What's the difference between what you propose and just the old tire wars system?

Also, these two statements appear to directly contradict each other:

1. This would help teams build relationships with certain brands and develop tires around their bikes
2. Through the season all teams would get the same tires through a lottery system, so no favoritism...

As a sole supplier, a tyre company is paying for the rights to say "We ARE MotoGP". They get sole bragging rights, the ability to market, and the knowledge that on Sunday they will be first across the line.
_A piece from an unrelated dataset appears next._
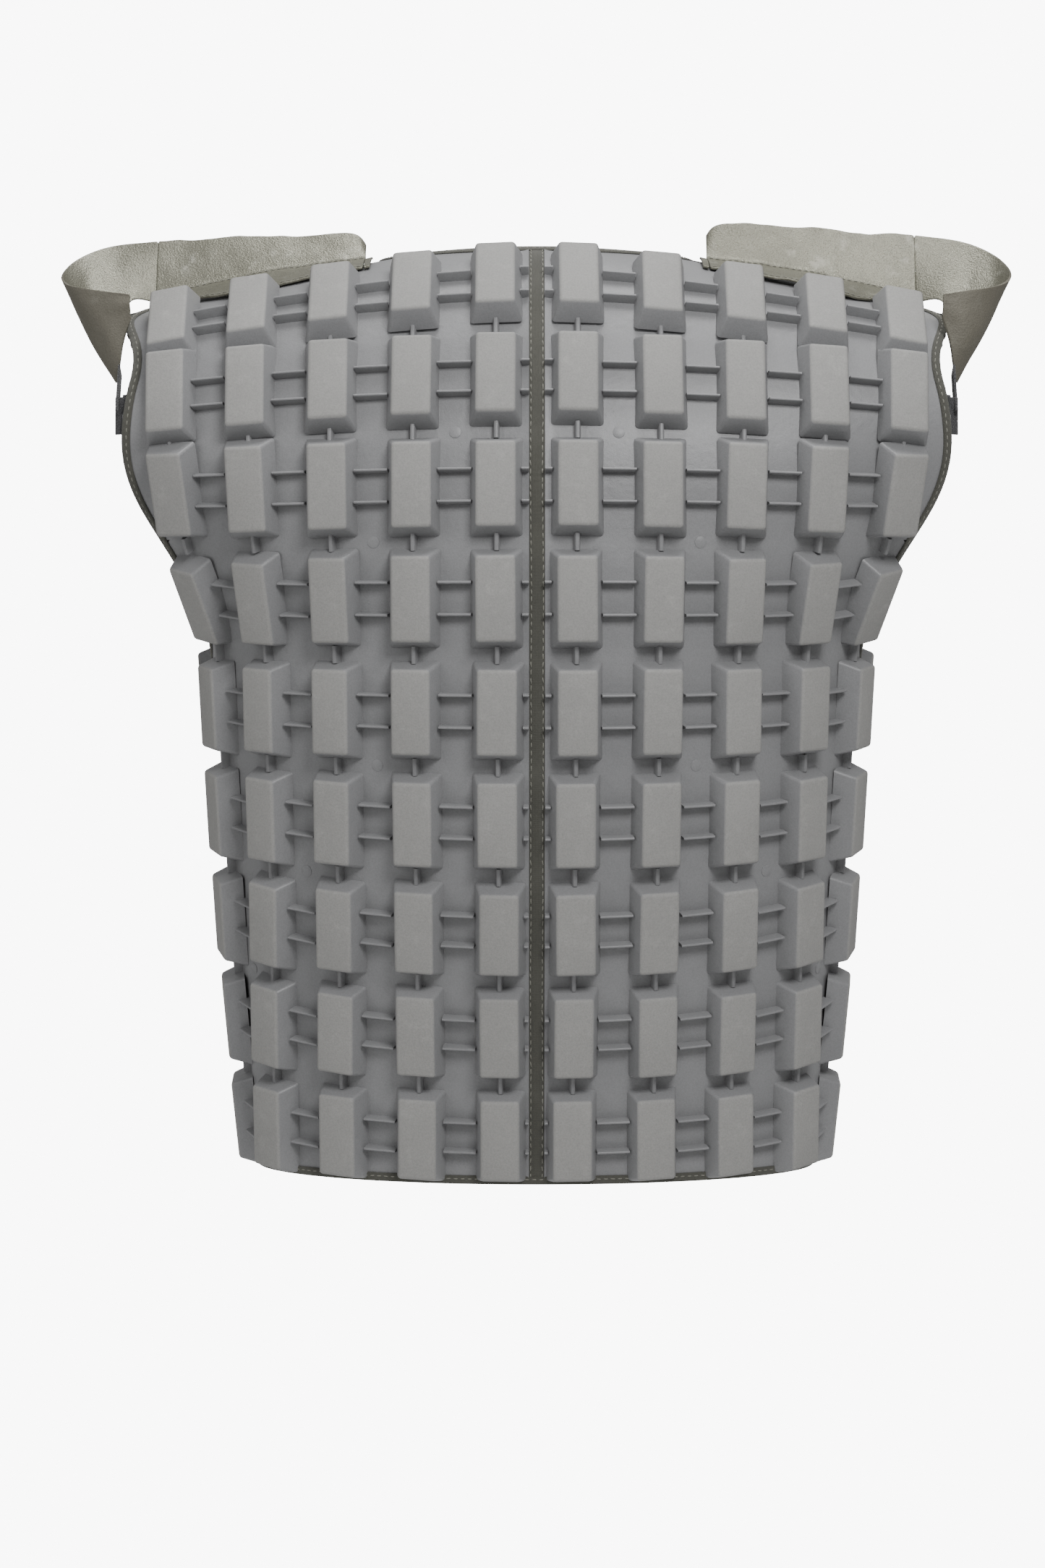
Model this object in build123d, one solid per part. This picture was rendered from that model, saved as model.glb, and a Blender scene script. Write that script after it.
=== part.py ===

A multi tyre series, whilst could be made to work, is of much less value to the tyre supplier - a "war" can drive up their R&D costs, they lose a lot of the marketing potential, and on Sunday they might lose. Even worse, they might lose every Sunday.

So, in a multi-tyre series, the tyre companies are less interested in taking part, and are taking a higher risk, whilst losing some commercial benefits - so, quite rightly, they charge for their tyres. I haven't personally checked the tyre costs, but if the costs above are correct, then for an independent team that could be the difference between being on the grid or not; at the very least it is the difference between having a data technician/engineer who can better exploit the open software and not having one.

In my opinion, a tyre war *could* bring the factories closer together, but I am certain it will spread the grid further apart. If the spirit of the new open rules is to make non-factory teams more competitive, then I believe a multi-tyre series would be a step in the opposite direction - it's not just about the tyres, but about running a team on limited resources.